Flow visualization, Taylor-Couette turbulence, coherent structures

Abstract

Taylor-Couette flow (TCF) is the turbulent fluid motion created between two concentric and independently rotating cylinders. It has been heavily researched in fluid mechanics thanks to the various nonlinear dynamical phenomena that are exhibited in the flow. As many dense coherent structures overlap each other in TCF, it is challenging to isolate and visualize them, especially when the cylinder rotation ratio is changing. Previous approaches rely on 2D cross sections to study TCF due to its simplicity, which cannot provide the complete information of TCF. In the meantime, standard visualization techniques, such as volume rendering/iso-surfacing of certain attributes and the placement of integral curves/surfaces, usually produce cluttered visualization. To address this challenge and to support domain experts in the analysis of TCF, we developed a visualization framework to separate large-scale structures from the dense, small-scale structures and provide an effective visual representation of these structures.

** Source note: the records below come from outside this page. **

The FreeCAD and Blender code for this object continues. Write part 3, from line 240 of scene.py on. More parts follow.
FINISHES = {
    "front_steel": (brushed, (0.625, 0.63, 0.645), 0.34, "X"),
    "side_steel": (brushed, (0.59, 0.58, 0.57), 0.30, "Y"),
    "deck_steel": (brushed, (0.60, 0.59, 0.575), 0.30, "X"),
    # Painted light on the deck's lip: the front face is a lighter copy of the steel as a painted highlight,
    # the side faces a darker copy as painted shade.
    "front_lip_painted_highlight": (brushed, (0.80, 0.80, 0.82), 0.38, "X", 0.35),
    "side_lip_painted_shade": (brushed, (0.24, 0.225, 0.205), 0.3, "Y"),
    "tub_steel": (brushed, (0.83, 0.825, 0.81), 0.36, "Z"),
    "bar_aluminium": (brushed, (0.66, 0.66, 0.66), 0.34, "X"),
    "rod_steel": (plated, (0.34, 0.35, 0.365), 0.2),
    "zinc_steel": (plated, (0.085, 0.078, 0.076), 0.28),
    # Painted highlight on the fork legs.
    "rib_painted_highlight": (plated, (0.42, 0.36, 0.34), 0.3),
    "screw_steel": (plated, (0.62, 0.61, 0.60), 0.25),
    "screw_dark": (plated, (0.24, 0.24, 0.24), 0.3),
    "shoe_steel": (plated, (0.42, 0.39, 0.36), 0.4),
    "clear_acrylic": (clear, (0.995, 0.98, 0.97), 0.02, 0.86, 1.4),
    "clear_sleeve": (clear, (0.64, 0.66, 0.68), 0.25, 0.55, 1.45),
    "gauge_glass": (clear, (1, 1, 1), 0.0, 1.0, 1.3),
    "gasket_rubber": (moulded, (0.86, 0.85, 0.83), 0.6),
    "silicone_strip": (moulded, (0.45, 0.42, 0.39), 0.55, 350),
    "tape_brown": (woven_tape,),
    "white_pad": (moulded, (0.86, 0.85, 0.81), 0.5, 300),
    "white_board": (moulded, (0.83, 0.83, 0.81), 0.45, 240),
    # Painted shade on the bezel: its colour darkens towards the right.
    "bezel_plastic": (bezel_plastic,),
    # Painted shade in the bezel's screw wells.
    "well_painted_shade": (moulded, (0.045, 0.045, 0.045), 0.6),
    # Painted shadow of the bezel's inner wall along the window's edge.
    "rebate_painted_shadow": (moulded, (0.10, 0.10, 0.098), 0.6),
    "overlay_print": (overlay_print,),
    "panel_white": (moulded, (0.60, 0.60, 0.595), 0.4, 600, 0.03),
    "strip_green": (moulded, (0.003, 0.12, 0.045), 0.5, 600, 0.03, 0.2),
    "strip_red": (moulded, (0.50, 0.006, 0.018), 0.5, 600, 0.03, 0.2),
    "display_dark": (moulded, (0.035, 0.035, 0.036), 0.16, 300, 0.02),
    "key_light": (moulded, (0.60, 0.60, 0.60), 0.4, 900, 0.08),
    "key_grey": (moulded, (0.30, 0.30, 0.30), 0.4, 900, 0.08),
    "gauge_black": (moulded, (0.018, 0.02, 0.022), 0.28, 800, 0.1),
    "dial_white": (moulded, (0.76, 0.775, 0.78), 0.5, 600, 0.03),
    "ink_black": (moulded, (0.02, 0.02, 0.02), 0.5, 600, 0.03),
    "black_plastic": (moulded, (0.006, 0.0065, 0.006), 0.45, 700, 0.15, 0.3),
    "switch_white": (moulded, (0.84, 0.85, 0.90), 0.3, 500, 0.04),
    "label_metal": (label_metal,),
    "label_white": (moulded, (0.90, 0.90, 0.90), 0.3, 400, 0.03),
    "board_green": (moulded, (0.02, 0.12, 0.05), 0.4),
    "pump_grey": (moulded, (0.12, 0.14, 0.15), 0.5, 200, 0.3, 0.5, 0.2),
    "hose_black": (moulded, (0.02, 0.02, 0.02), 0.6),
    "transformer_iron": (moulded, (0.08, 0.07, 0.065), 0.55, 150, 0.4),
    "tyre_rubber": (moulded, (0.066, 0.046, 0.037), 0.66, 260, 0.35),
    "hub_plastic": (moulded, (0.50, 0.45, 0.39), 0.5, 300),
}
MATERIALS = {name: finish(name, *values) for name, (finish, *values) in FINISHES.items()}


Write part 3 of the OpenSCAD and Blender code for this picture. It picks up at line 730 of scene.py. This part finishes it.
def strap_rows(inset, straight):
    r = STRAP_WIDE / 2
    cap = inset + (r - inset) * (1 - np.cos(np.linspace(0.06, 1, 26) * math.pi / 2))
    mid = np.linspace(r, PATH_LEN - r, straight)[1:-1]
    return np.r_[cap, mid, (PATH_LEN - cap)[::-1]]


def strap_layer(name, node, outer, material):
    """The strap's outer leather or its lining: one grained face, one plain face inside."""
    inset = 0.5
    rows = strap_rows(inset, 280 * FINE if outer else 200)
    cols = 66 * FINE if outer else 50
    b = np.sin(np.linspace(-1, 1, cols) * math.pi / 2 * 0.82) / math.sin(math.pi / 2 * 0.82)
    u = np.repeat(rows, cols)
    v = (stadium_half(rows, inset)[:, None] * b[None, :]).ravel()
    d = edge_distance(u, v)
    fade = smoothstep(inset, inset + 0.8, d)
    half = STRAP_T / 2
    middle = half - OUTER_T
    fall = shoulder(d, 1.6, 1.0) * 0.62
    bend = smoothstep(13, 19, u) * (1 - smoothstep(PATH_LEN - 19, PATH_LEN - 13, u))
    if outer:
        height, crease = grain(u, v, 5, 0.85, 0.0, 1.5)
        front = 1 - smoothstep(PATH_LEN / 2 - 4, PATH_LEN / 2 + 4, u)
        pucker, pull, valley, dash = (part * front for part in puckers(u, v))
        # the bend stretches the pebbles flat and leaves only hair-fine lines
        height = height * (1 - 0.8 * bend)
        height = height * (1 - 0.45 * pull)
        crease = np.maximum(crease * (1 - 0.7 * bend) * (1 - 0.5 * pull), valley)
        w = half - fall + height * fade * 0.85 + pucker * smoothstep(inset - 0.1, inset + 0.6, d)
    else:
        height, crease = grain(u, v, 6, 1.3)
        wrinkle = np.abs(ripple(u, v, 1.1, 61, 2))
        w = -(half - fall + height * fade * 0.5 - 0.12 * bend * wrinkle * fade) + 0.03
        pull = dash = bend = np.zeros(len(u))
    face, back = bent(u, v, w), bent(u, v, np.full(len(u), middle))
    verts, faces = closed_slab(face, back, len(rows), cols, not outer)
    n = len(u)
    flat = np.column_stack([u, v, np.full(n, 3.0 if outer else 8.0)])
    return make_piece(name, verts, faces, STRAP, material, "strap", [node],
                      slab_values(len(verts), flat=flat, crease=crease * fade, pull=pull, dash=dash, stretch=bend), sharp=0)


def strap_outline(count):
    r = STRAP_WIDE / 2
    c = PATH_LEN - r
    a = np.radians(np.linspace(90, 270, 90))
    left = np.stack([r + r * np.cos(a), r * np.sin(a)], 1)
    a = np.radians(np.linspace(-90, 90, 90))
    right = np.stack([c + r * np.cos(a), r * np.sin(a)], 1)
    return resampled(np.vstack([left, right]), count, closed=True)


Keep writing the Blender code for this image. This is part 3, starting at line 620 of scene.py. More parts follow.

Instead of using a single physical attribute as the standard approach which cannot efficiently separate structures in different scales for TCF, we adapt the feature level-set method to combine multiple attributes and use them as a filter to separate large- and small-scale structures. To visualize these structures, we apply the iso-surface extraction on the kernel density estimate of the distance field generated from the feature level-set. The proposed methods successfully reveal 3D large-scale coherent structures of TCF with different control parameter settings, which are difficult to achieve with the conventional methods.